---- COLLECTED DATA
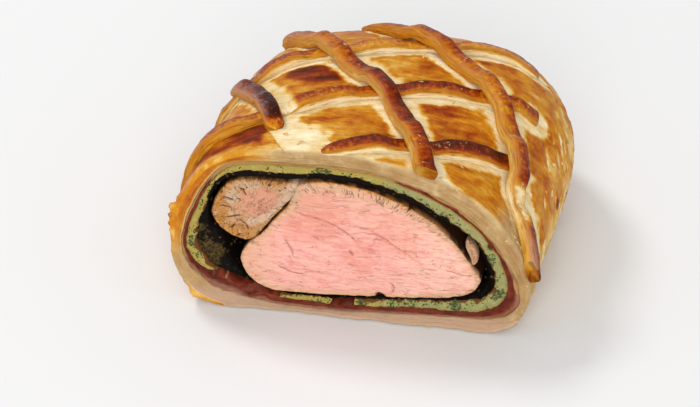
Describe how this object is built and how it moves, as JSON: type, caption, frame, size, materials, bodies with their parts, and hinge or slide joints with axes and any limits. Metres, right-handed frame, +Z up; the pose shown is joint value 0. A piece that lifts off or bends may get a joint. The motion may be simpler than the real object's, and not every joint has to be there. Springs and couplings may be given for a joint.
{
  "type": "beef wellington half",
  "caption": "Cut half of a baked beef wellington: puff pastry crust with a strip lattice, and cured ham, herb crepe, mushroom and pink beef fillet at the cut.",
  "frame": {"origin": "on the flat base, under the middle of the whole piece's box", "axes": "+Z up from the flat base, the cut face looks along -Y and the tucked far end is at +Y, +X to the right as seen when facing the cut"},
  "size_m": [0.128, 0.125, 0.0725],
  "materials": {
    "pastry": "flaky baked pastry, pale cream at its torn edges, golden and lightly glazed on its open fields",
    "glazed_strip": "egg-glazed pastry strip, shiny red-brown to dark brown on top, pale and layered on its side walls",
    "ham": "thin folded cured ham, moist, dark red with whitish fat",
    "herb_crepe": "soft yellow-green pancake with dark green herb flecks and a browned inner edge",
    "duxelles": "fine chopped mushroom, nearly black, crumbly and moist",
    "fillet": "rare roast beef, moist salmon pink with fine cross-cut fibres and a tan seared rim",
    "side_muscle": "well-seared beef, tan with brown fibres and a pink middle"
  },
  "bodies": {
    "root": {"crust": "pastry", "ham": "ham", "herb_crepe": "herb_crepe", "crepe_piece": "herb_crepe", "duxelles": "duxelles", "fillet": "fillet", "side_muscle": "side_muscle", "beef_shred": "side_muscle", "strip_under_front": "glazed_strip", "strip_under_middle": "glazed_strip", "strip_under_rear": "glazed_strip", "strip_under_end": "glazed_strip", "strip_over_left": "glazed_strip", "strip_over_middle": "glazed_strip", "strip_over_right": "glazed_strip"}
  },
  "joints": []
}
--------
### [SET TASK]
Each line of the material should be echoed exactly.

### [COMPLETE ANSWER]
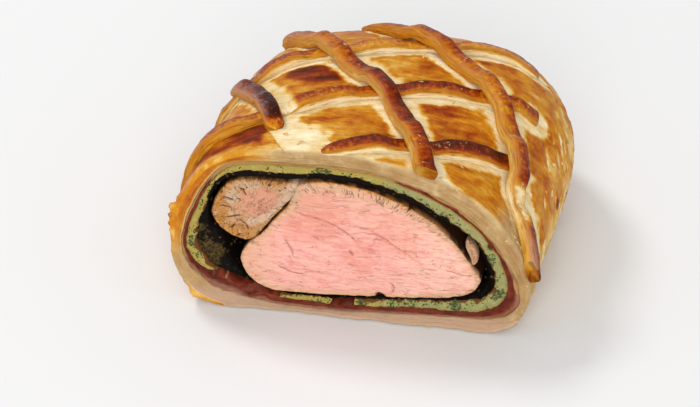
Describe how this object is built and how it moves, as JSON: type, caption, frame, size, materials, bodies with their parts, and hinge or slide joints with axes and any limits. Metres, right-handed frame, +Z up; the pose shown is joint value 0. A piece that lifts off or bends may get a joint. The motion may be simpler than the real object's, and not every joint has to be there. Springs and couplings may be given for a joint.
{
  "type": "beef wellington half",
  "caption": "Cut half of a baked beef wellington: puff pastry crust with a strip lattice, and cured ham, herb crepe, mushroom and pink beef fillet at the cut.",
  "frame": {"origin": "on the flat base, under the middle of the whole piece's box", "axes": "+Z up from the flat base, the cut face looks along -Y and the tucked far end is at +Y, +X to the right as seen when facing the cut"},
  "size_m": [0.128, 0.125, 0.0725],
  "materials": {
    "pastry": "flaky baked pastry, pale cream at its torn edges, golden and lightly glazed on its open fields",
    "glazed_strip": "egg-glazed pastry strip, shiny red-brown to dark brown on top, pale and layered on its side walls",
    "ham": "thin folded cured ham, moist, dark red with whitish fat",
    "herb_crepe": "soft yellow-green pancake with dark green herb flecks and a browned inner edge",
    "duxelles": "fine chopped mushroom, nearly black, crumbly and moist",
    "fillet": "rare roast beef, moist salmon pink with fine cross-cut fibres and a tan seared rim",
    "side_muscle": "well-seared beef, tan with brown fibres and a pink middle"
  },
  "bodies": {
    "root": {"crust": "pastry", "ham": "ham", "herb_crepe": "herb_crepe", "crepe_piece": "herb_crepe", "duxelles": "duxelles", "fillet": "fillet", "side_muscle": "side_muscle", "beef_shred": "side_muscle", "strip_under_front": "glazed_strip", "strip_under_middle": "glazed_strip", "strip_under_rear": "glazed_strip", "strip_under_end": "glazed_strip", "strip_over_left": "glazed_strip", "strip_over_middle": "glazed_strip", "strip_over_right": "glazed_strip"}
  },
  "joints": []
}